Este, sin dudarlo momento, con los nervios propios de su edad y situación, se precipitó hacia la mesa, y aunque todo estaba a oscuras, a tientas, dio con el caldero.

Pero no tenía cuchara. Así que con las manos, haciendo cuenco, empezó a zamparse las puchas hasta que se hartó.

Satisfecho, y agradecido a su hermano mayor, se acordó de que él también tenía hambre; y queriendo llevarle algunas juntó las dos manos en forma de cazo, las metió en el caldero y se dirigió al cuarto. Pero como estaba todo oscuro, se equivocó. Su desorientación le llevó al cuarto de la madre y la hija...

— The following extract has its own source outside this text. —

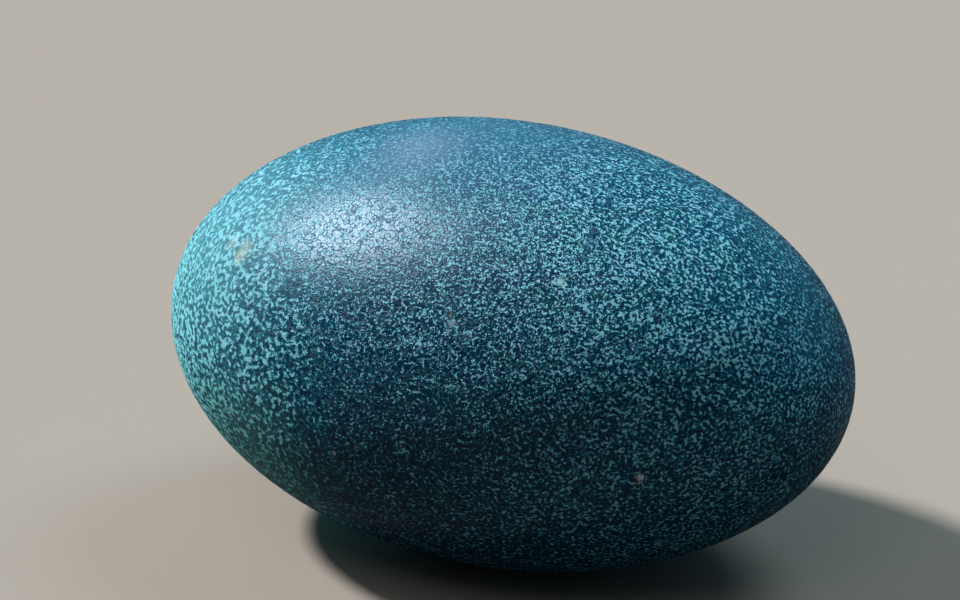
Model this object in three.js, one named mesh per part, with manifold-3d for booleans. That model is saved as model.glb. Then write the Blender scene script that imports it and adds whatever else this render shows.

La casualidad hizo que en el momento de acercarle las manos llenas de puchas a la cara de la suegra, esta acababa de desplazar un poco las sábanas para ventosear, y el pedo sonoro se hizo burbujeante al contacto con las puchas.

La suegra palpándose las partes, notó algo más que gases tras su acción y saltó de la cama para ir a lavarse a un charco con agua fresca de la lluvia.

El chico asustado salió corriendo a contárselo a su hermano mayor. Este le dijo:

-Pero chacho, ¿como se te ocurre hacer eso? Y vienes aquí con toas las manos llenas de puchas. Vete a lavar.

El chico anduvo rebuscando un sitio para lavarse y dio con un cántaro, en el que pudo meter las dos manos con un poco de dificultad gracias a que estaban bien resbalosas; pero luego, una vez limpias, y con los nervios, no había forma de sacarlas. Otra vez se fue a pedir ayuda al hermano:

-Pues salte fuera y rompe el cántaro contra un cancho.

Y eso hizo.

Pero el cancho con el que se topó fue nuevamente el culo de la suegra.

Y ya os imagináis.

Los muchachos acobardados salieron corriendo de allí y no se les ha vuelto a ver aparecer nunca más por la casa.